Some may ask what, then, should be the object which one should love in this life? Is there any particular object that a man can be recommended to love? Is it best to love one’s parent or friends; to love one friend only or to love just one beloved of the opposite sex? Should one love something in the abstract, some spirit, some ideal, some name, or something which is beyond man’s nature? Or should one love something idealized as the God whom one worships? There are many who say that there is no love which is useful but the love of God; all other forms are worthless. Another says that he or she can love no one who is of the opposite sex, having once been disappointed in this way. Another will say, ‘I will love no human being; I can love my dog or my cat better. They do not disappoint me, whereas I was once disappointed in man.’ Another says, ‘I love my money, because if I am in need that is the only friend that comes to my rescue. The deposit I have in my bank does more for me than anyone can do. Why then should I not love my money?’ And still another person says, ‘If God is all, if He is to have all love, then why not love the chair, or the table, or a book, or the work that a person does–a work of art, a piece of music; is it not the same?’ But all these questions are voiced by hearts which have once been disappointed, once broken. They broke and became closed, and once the doors of the heart are closed there is no light to guide its path. That is what is so beautiful in the little English song, ‘The light of a whole life dies when love is done’. There is no light when love is done. When love is done, the heart is closed.

Whenever the lover,
who was attracted by beauty, falls from his love,
it is because he depended on the beauty.

So often one meets with people who complain that the love on the part of the lover failed to satisfy and caused their despair and distress. What does the Sufi, what does the sage learn from this? He learns that it is those who love who gain. Those who have loved and not gone forward are those who have lost. The reason why they have gone back before reaching their destiny has been that they were dependent upon the object of love which disappointed them. The Sufi is aware of this great pit on the path. Whenever the lover, who was attracted by beauty, falls from his love, it is because he depended on the beauty. It was the beauty that he loved, and he could only stand as long as that beauty remained his ideal.

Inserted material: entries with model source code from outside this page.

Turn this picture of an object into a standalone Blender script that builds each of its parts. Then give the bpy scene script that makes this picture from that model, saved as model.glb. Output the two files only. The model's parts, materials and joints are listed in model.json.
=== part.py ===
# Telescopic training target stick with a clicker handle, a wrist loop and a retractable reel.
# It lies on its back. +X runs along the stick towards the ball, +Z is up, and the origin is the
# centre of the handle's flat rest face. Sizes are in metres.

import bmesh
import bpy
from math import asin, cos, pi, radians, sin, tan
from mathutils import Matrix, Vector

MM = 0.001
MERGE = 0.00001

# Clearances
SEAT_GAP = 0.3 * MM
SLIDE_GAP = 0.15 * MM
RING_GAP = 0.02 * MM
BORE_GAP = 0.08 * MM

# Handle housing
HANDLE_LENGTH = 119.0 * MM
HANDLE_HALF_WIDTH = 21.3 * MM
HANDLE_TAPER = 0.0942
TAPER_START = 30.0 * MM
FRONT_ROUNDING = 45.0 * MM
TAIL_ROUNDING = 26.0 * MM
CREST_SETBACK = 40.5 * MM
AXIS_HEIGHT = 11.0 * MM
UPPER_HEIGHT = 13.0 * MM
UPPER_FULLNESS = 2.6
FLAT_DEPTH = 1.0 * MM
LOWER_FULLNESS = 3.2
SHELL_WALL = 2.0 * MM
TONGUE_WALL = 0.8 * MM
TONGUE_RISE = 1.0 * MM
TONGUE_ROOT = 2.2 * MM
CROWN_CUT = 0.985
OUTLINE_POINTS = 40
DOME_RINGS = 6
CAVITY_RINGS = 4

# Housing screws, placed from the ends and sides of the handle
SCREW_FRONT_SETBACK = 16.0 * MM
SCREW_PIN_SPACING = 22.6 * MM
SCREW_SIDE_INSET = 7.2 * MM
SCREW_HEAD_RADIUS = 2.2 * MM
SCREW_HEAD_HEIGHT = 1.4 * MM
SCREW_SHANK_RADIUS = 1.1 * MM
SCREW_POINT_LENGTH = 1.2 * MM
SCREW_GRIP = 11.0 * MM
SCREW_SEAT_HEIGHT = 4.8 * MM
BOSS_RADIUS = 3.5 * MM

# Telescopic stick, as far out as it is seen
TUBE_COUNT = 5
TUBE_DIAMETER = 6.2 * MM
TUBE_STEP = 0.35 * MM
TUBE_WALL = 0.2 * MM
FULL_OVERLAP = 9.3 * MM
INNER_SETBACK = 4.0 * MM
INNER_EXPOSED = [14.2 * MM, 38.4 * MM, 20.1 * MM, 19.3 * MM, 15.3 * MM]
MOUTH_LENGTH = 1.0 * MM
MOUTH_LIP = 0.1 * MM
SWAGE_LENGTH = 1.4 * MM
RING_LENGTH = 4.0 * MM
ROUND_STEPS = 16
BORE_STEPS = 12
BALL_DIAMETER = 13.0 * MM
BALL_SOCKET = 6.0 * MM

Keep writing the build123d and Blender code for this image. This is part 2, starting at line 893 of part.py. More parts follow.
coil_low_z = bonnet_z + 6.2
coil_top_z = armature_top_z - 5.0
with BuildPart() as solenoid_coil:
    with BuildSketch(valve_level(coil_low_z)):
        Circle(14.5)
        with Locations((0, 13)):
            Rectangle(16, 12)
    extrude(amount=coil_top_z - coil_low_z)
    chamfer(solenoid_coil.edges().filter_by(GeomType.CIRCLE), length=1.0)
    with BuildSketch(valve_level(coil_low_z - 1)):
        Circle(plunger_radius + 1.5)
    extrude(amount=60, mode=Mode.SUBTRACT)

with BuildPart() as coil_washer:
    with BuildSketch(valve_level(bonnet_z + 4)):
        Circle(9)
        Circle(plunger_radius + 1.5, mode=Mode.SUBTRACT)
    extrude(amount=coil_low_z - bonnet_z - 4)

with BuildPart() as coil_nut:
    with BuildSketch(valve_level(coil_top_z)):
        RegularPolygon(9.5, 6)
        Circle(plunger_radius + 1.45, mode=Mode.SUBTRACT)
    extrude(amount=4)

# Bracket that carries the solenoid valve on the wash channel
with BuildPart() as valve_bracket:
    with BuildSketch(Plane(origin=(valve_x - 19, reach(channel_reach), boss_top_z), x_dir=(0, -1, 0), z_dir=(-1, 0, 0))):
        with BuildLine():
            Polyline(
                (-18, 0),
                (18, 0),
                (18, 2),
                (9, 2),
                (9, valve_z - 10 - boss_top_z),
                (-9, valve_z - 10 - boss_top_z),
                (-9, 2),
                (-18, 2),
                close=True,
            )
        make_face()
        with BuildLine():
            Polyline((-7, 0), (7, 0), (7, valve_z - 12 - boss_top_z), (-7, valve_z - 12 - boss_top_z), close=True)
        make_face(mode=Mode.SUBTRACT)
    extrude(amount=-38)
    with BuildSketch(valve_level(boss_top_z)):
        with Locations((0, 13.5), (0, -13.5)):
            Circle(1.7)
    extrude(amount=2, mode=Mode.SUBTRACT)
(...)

The lover rises again when he consults with himself and says, ‘I will make such an ideal as will allow my life to become self-sufficient. The ideal will be my excuse, but in reality I will raise my love. Whenever love was broken it was only because the ideal did not prove to be as the lover expected it to be. I will therefore avoid blinding my eyes with the external life, but will build the path on which to travel in my own heart. That ideal will suffice and provide everything that the beloved may lack.’ This lover is the real lover, because love has a beauty too, and he produces from his own love the beauty which perhaps the beloved lacks, and he no longer notices the lack in his beloved. From this time on, the beloved becomes his love because he has made a beloved in his thought, in his imagination, and he can continually add to the beauty of the manifestation.

In this manner the song of love and beauty has been sung in all periods of history. Sa’di of Persia, Dante of Italy, and all the great ones who have loved and appealed to the heart of man, all of them have left words which still pierce through our hearts today because of the greatness of their ideal. They have themselves created their ideal in their own hearts. For all such there can no longer be any question of the beloved proving unworthy of love. The lover has become the creator of the love. Did not God create love? Have not we inherited this beauty of God? Can we not create love also? That which one can create can always be depended on.

There is another side to this question, and it is that the ideal of love which is created by man is according to his evolution. If he is material, he will appreciate material beauty in a person or object. He cannot help this. It is not his fault. It is right for him to admire that which directly appeals to him. One person will prefer beauty of mind, of virtue, of personality, of some good manner, of some goodness which appeals to him; he values a beautiful personality, a sympathetic presence. Another person will perhaps like a soul because he finds in it his ideal of inspiration, intuition, peace of mind, and joy.

Therefore one cannot point to any particular object as the only object worthy of love, because beauty is only according to a person’s evolution. He who is of lower evolution cannot love a higher object. But a person of higher evolution can love the lower as well as the higher. He who once loves cannot hate. The one who hates is he who cannot appreciate. Hatred is found in the lower grades of evolution, not in the higher; and the higher the evolution develops, the less the hatred and prejudice become. In the higher realm there is no poison, for the object is higher, the standard is higher, the sphere is greater. As high as one sets one’s ideal, so high does one reach, and it is by raising the standard of beauty step by step that one rises up and up into the highest heaven.

It is by walking along and keeping ever on the path of love that even from the lowest depths the soul can reach the highest heaven. Man can even raise his ideal to that height in which he becomes able to love God the Formless, God the Nameless, who is above all goodness and virtue; not even He can be restricted to virtue, for He is beyond goodness.

There are sages who are moved to tears just by saying to themselves one word of essential truth, of abstract truth. What could have this effect? Is there some pain concealed in it? Is anything said to evoke sympathy? No, it is their ideal that is so high that they see the ideal beauty in the truth. The truth of being has become beautiful to them. Their beloved has become God, and when a word of truth is spoken in their hearing they are moved to tears. To these sages everything is a real manifestation of the beauty of God. If they hear music, in that music they feel God, in that music they see God. If they are standing before a picture, in the beauty of that picture they see their Beloved. If they are standing in a crowd, with all manner of faces, to them the whole picture is one harmony, one vision of the sublime, and they can see the whole beauty there. Whether it be desert, or sea, or sky, or land, whatever it is that is before their eyes has a vision of beauty to offer to them. And it is in this way that the whole of manifestation has become for them an immanence of the beauty of God.